__TASK DATA__
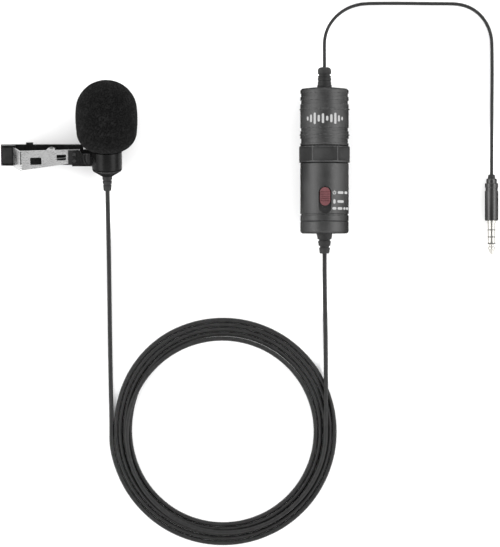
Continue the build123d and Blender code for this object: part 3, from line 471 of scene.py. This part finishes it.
def add_prints():
    """A row of sound-wave bars on the upper case, and three rows of small signs beside the switch."""
    first = -WAVE_PITCH * (len(WAVE_HEIGHTS) - 1) / 2
    wave = [bar(first + WAVE_PITCH * i, WAVE_Y, WAVE_BAR, h) for i, h in enumerate(WAVE_HEIGHTS)]
    icons = [
        [open_ring(ROW_X, ROW_Y[0], ICON, STROKE, RING_GAP), bar(ROW_X, ROW_Y[0] + 0.5, STROKE, 1.0)],
        [bar(ROW_X, ROW_Y[1], ROW_HEIGHT, 2.0)],
        [],
    ]
    signs = []
    for y, icon, dashes in zip(ROW_Y, icons, ROW_DASHES):
        signs += icon + [dash(ROW_X + across, y, length, ROW_HEIGHT) for across, length in dashes]
    return [
        add_print("sound_wave_print", wave, "upper_half"),
        add_print("switch_print", signs, "power_pack"),
    ]


prints = add_prints()


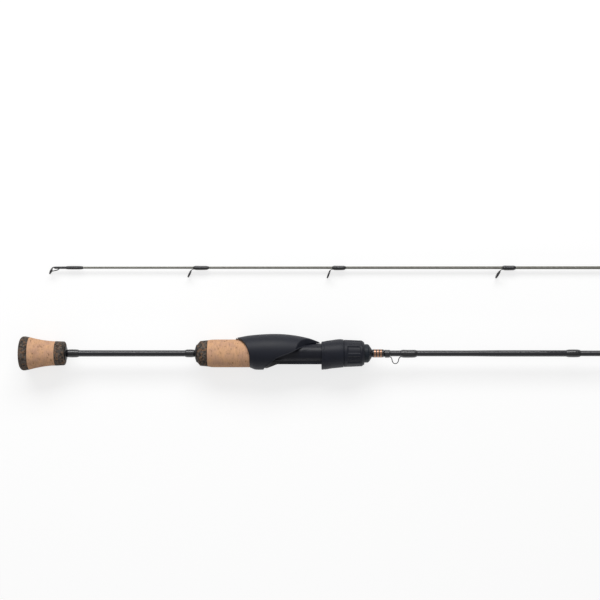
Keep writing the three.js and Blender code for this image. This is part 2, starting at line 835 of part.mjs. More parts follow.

__BRIEF__
Every record above should be output exactly.

__RESULT FOR THIS EXERCISE__
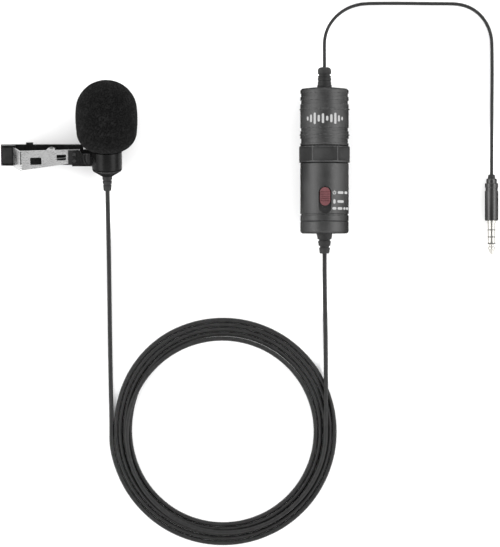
Continue the build123d and Blender code for this object: part 3, from line 471 of scene.py. This part finishes it.
def add_prints():
    """A row of sound-wave bars on the upper case, and three rows of small signs beside the switch."""
    first = -WAVE_PITCH * (len(WAVE_HEIGHTS) - 1) / 2
    wave = [bar(first + WAVE_PITCH * i, WAVE_Y, WAVE_BAR, h) for i, h in enumerate(WAVE_HEIGHTS)]
    icons = [
        [open_ring(ROW_X, ROW_Y[0], ICON, STROKE, RING_GAP), bar(ROW_X, ROW_Y[0] + 0.5, STROKE, 1.0)],
        [bar(ROW_X, ROW_Y[1], ROW_HEIGHT, 2.0)],
        [],
    ]
    signs = []
    for y, icon, dashes in zip(ROW_Y, icons, ROW_DASHES):
        signs += icon + [dash(ROW_X + across, y, length, ROW_HEIGHT) for across, length in dashes]
    return [
        add_print("sound_wave_print", wave, "upper_half"),
        add_print("switch_print", signs, "power_pack"),
    ]


prints = add_prints()


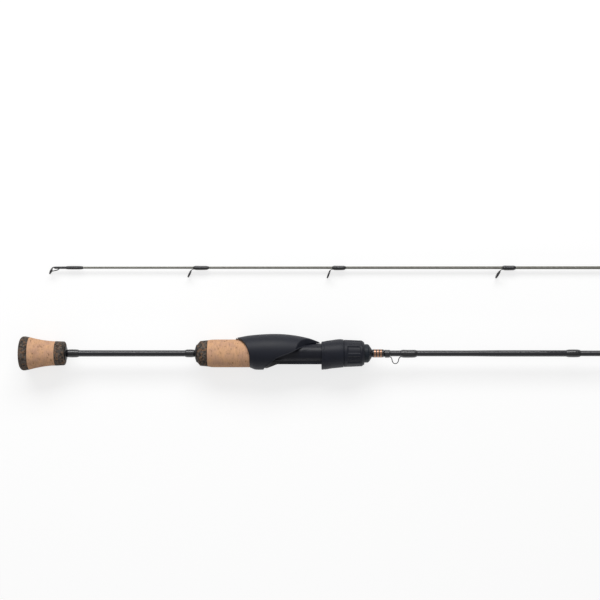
Keep writing the three.js and Blender code for this image. This is part 2, starting at line 835 of part.mjs. More parts follow.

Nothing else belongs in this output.